**Data supplied**
--------------------

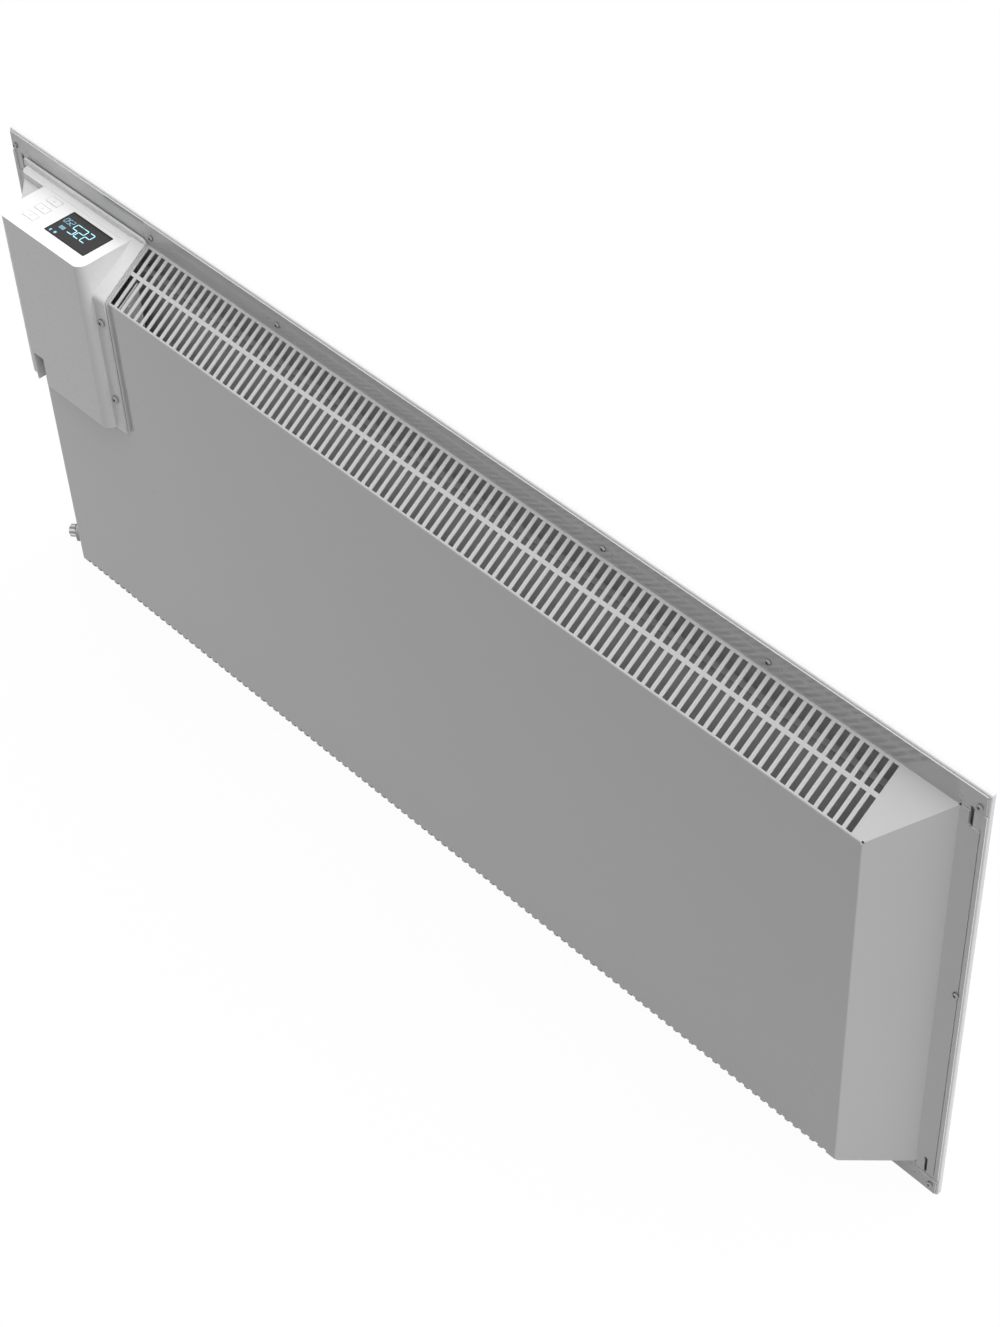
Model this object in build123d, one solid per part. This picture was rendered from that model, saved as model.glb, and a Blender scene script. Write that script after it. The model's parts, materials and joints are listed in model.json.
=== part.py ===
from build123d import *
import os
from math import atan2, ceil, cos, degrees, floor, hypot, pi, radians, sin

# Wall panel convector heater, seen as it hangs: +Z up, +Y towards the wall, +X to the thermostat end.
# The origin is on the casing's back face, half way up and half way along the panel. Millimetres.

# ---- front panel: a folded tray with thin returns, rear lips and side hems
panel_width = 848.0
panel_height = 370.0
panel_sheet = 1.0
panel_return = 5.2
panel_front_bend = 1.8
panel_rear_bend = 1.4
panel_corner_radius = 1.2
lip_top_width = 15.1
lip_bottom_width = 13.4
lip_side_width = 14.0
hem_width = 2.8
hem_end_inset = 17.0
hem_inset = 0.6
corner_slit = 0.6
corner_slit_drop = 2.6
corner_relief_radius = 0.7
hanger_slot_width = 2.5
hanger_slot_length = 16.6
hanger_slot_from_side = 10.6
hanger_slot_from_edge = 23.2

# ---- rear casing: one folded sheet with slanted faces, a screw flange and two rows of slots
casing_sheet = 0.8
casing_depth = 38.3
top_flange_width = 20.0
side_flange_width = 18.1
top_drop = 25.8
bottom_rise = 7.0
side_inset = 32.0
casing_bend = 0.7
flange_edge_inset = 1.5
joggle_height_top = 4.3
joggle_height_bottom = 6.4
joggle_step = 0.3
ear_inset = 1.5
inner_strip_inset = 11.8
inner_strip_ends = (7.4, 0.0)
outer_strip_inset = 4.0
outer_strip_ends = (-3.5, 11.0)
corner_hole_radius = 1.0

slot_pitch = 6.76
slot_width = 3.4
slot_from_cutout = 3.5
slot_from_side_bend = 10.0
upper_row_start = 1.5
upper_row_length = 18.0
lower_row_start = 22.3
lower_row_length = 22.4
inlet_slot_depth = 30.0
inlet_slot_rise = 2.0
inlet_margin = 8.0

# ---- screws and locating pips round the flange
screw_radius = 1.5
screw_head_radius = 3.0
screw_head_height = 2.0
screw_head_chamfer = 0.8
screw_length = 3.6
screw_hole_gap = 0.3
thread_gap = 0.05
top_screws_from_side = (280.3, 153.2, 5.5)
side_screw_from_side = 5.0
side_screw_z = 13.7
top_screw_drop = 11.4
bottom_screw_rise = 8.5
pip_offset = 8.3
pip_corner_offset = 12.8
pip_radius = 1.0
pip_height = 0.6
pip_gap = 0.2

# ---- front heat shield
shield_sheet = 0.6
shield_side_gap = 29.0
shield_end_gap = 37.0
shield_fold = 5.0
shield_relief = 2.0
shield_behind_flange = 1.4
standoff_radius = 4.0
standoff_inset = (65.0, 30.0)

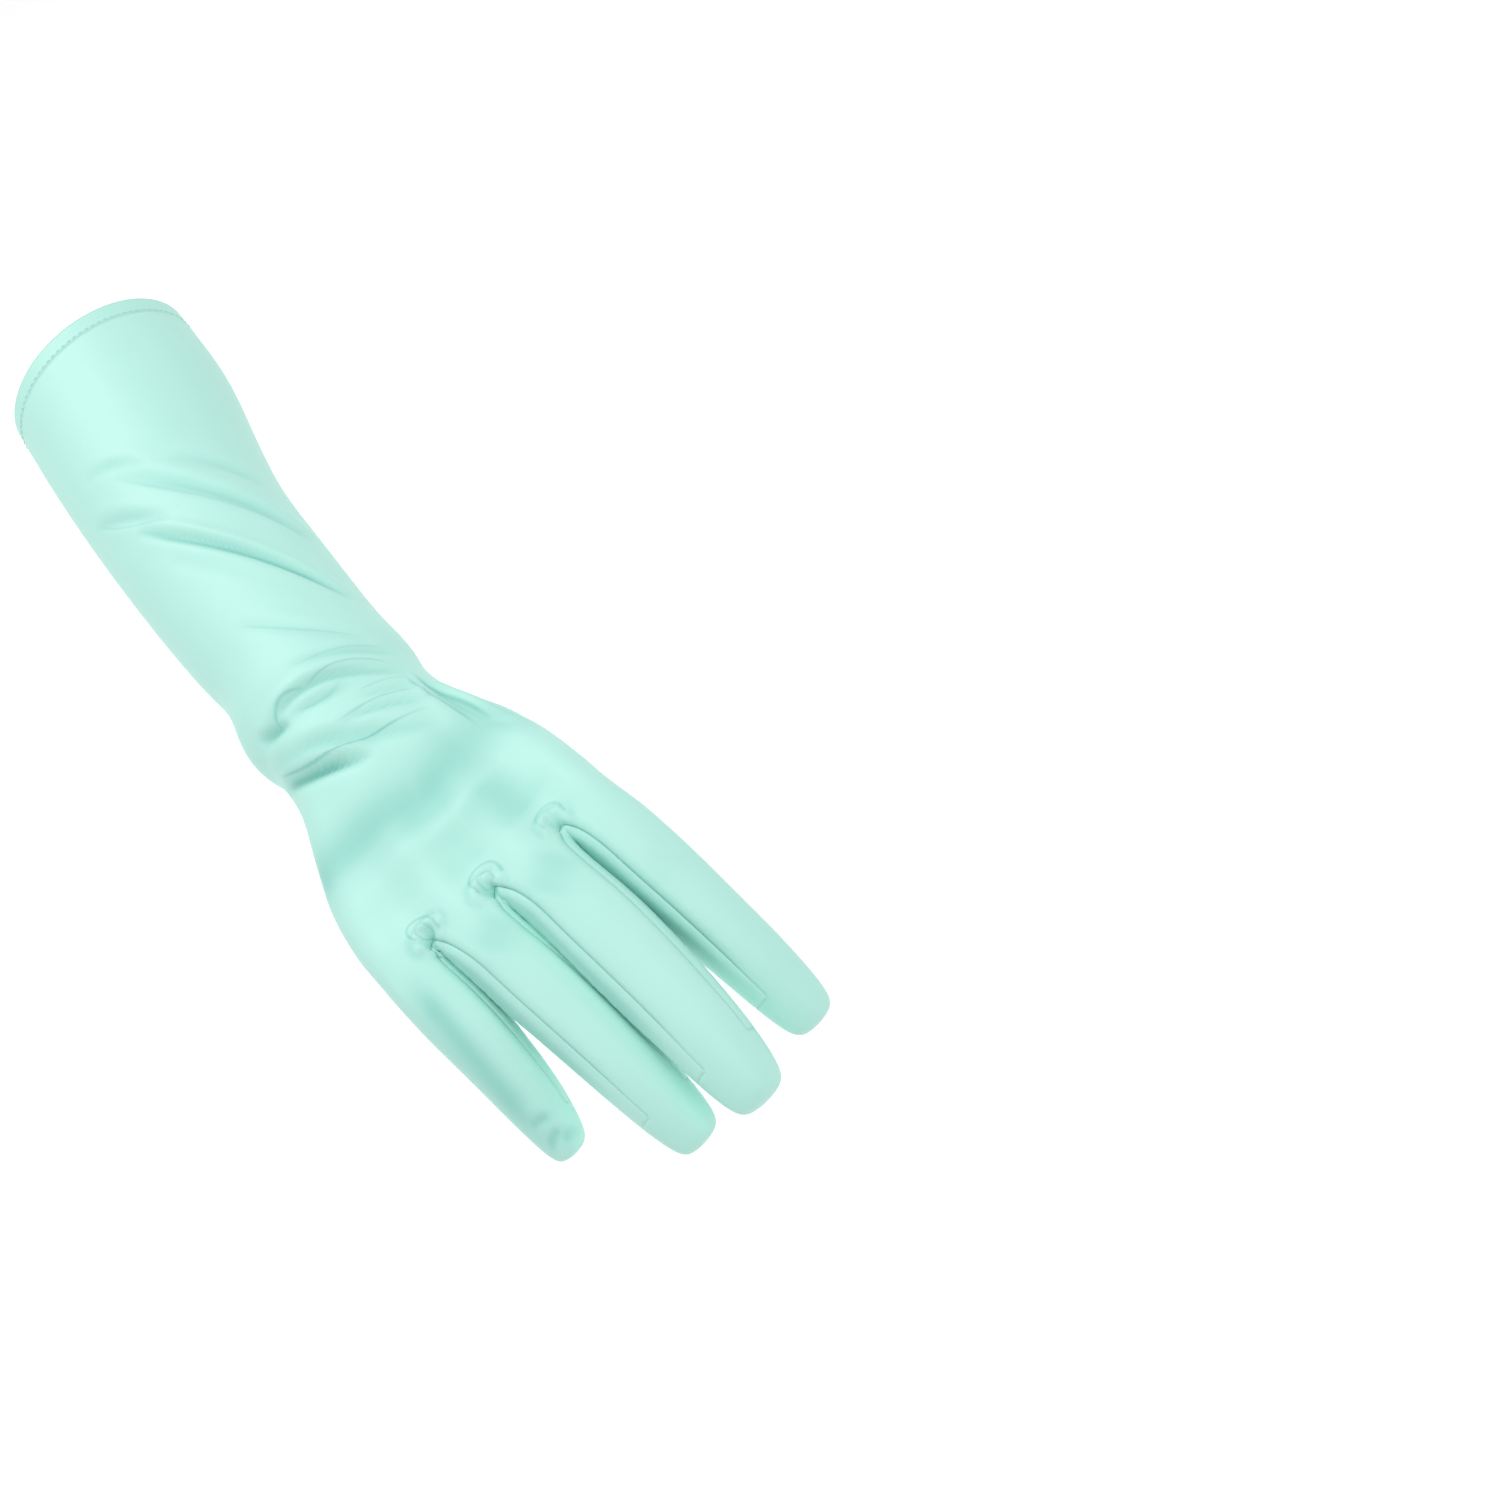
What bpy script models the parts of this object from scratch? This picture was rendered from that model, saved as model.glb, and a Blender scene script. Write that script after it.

--------------------

**Requirements**
Quote the whole listing above, leaving nothing out.

**Output below**
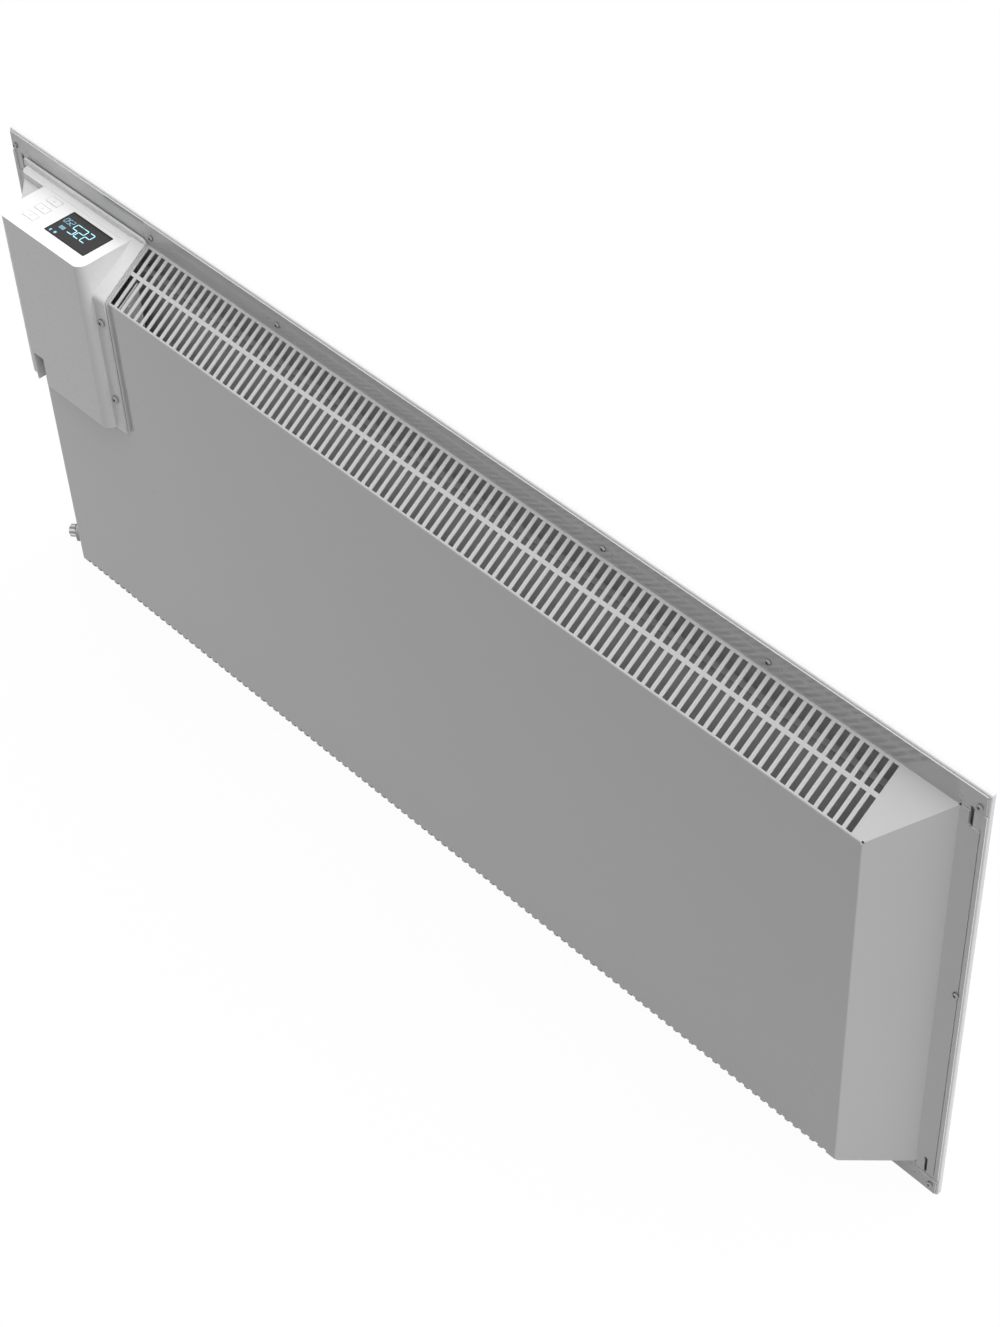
Model this object in build123d, one solid per part. This picture was rendered from that model, saved as model.glb, and a Blender scene script. Write that script after it. The model's parts, materials and joints are listed in model.json.
=== part.py ===
from build123d import *
import os
from math import atan2, ceil, cos, degrees, floor, hypot, pi, radians, sin

# Wall panel convector heater, seen as it hangs: +Z up, +Y towards the wall, +X to the thermostat end.
# The origin is on the casing's back face, half way up and half way along the panel. Millimetres.

# ---- front panel: a folded tray with thin returns, rear lips and side hems
panel_width = 848.0
panel_height = 370.0
panel_sheet = 1.0
panel_return = 5.2
panel_front_bend = 1.8
panel_rear_bend = 1.4
panel_corner_radius = 1.2
lip_top_width = 15.1
lip_bottom_width = 13.4
lip_side_width = 14.0
hem_width = 2.8
hem_end_inset = 17.0
hem_inset = 0.6
corner_slit = 0.6
corner_slit_drop = 2.6
corner_relief_radius = 0.7
hanger_slot_width = 2.5
hanger_slot_length = 16.6
hanger_slot_from_side = 10.6
hanger_slot_from_edge = 23.2

# ---- rear casing: one folded sheet with slanted faces, a screw flange and two rows of slots
casing_sheet = 0.8
casing_depth = 38.3
top_flange_width = 20.0
side_flange_width = 18.1
top_drop = 25.8
bottom_rise = 7.0
side_inset = 32.0
casing_bend = 0.7
flange_edge_inset = 1.5
joggle_height_top = 4.3
joggle_height_bottom = 6.4
joggle_step = 0.3
ear_inset = 1.5
inner_strip_inset = 11.8
inner_strip_ends = (7.4, 0.0)
outer_strip_inset = 4.0
outer_strip_ends = (-3.5, 11.0)
corner_hole_radius = 1.0

slot_pitch = 6.76
slot_width = 3.4
slot_from_cutout = 3.5
slot_from_side_bend = 10.0
upper_row_start = 1.5
upper_row_length = 18.0
lower_row_start = 22.3
lower_row_length = 22.4
inlet_slot_depth = 30.0
inlet_slot_rise = 2.0
inlet_margin = 8.0

# ---- screws and locating pips round the flange
screw_radius = 1.5
screw_head_radius = 3.0
screw_head_height = 2.0
screw_head_chamfer = 0.8
screw_length = 3.6
screw_hole_gap = 0.3
thread_gap = 0.05
top_screws_from_side = (280.3, 153.2, 5.5)
side_screw_from_side = 5.0
side_screw_z = 13.7
top_screw_drop = 11.4
bottom_screw_rise = 8.5
pip_offset = 8.3
pip_corner_offset = 12.8
pip_radius = 1.0
pip_height = 0.6
pip_gap = 0.2

# ---- front heat shield
shield_sheet = 0.6
shield_side_gap = 29.0
shield_end_gap = 37.0
shield_fold = 5.0
shield_relief = 2.0
shield_behind_flange = 1.4
standoff_radius = 4.0
standoff_inset = (65.0, 30.0)

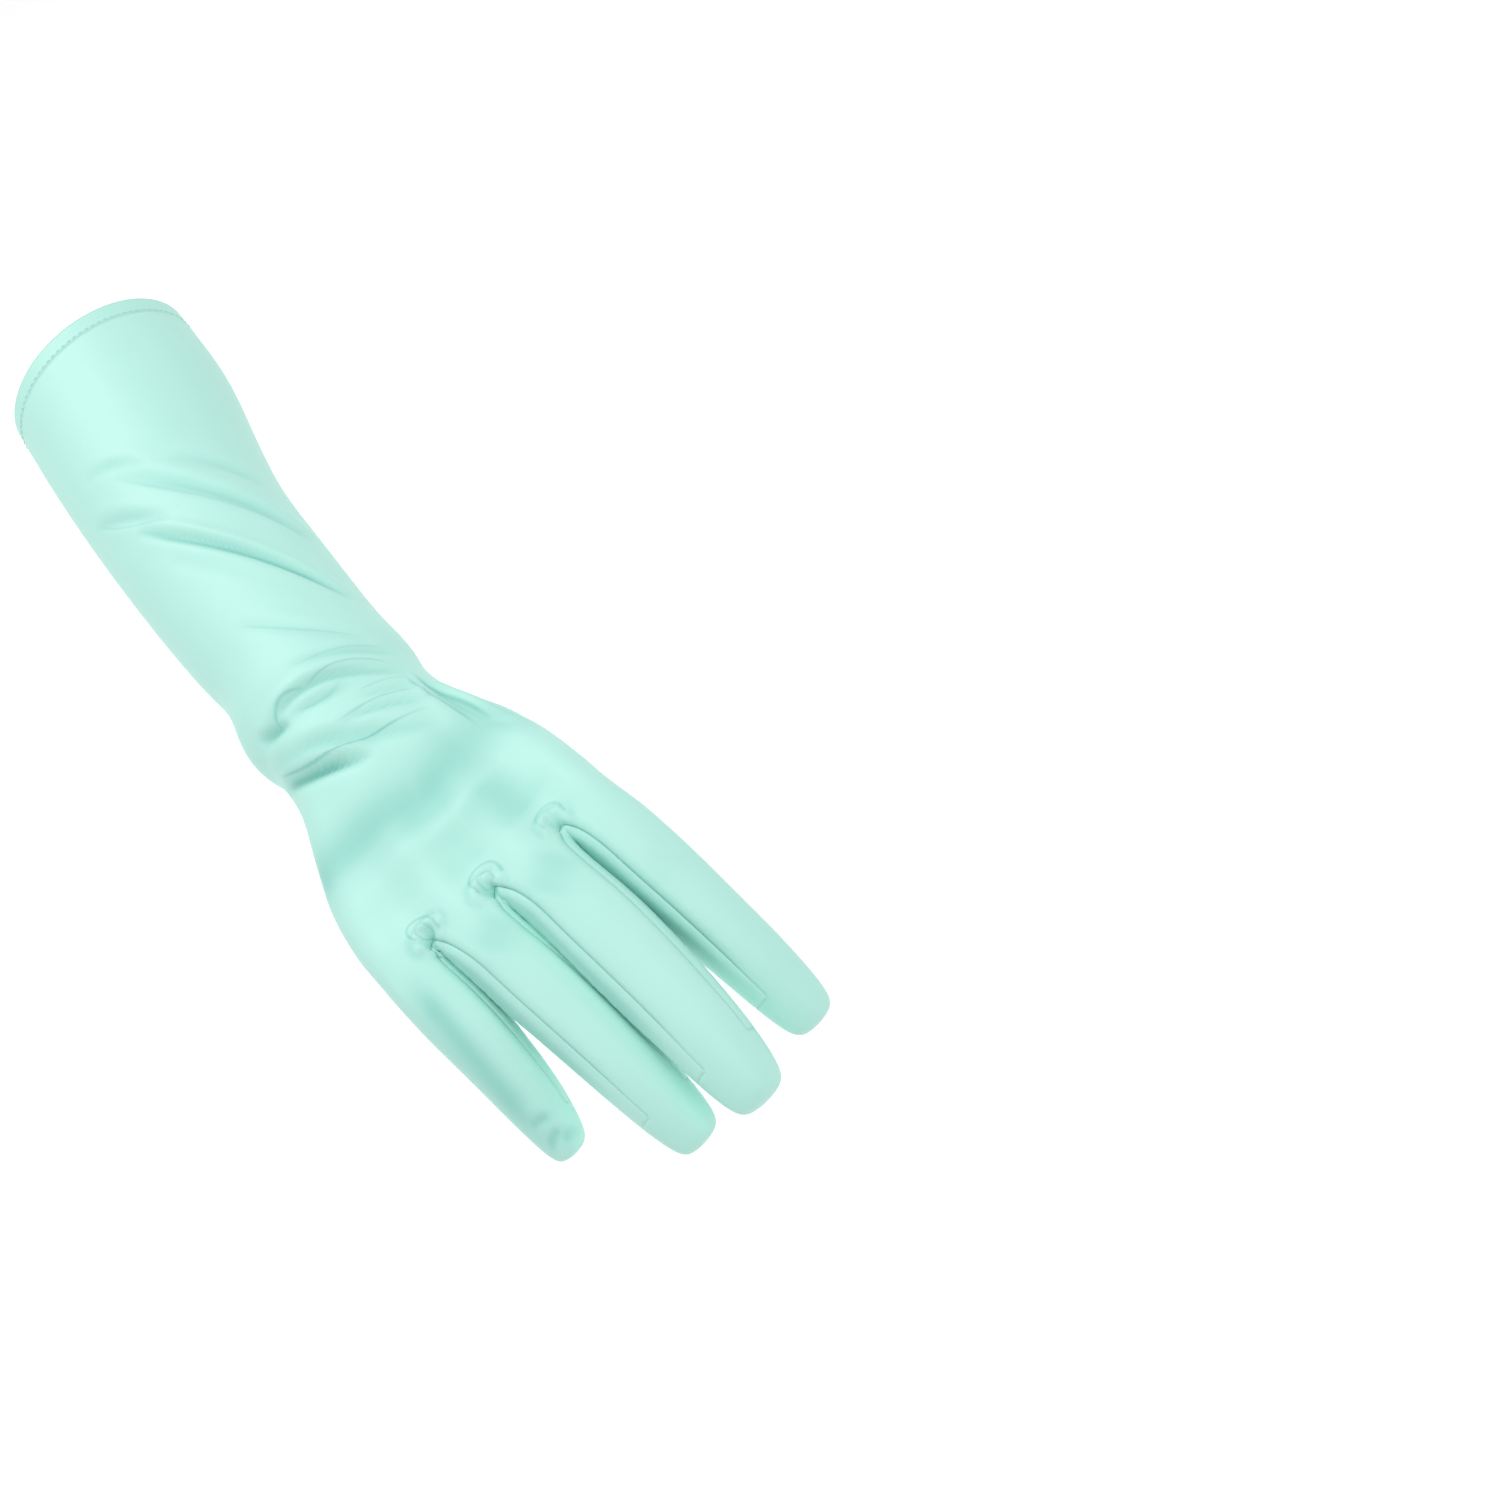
What bpy script models the parts of this object from scratch? This picture was rendered from that model, saved as model.glb, and a Blender scene script. Write that script after it.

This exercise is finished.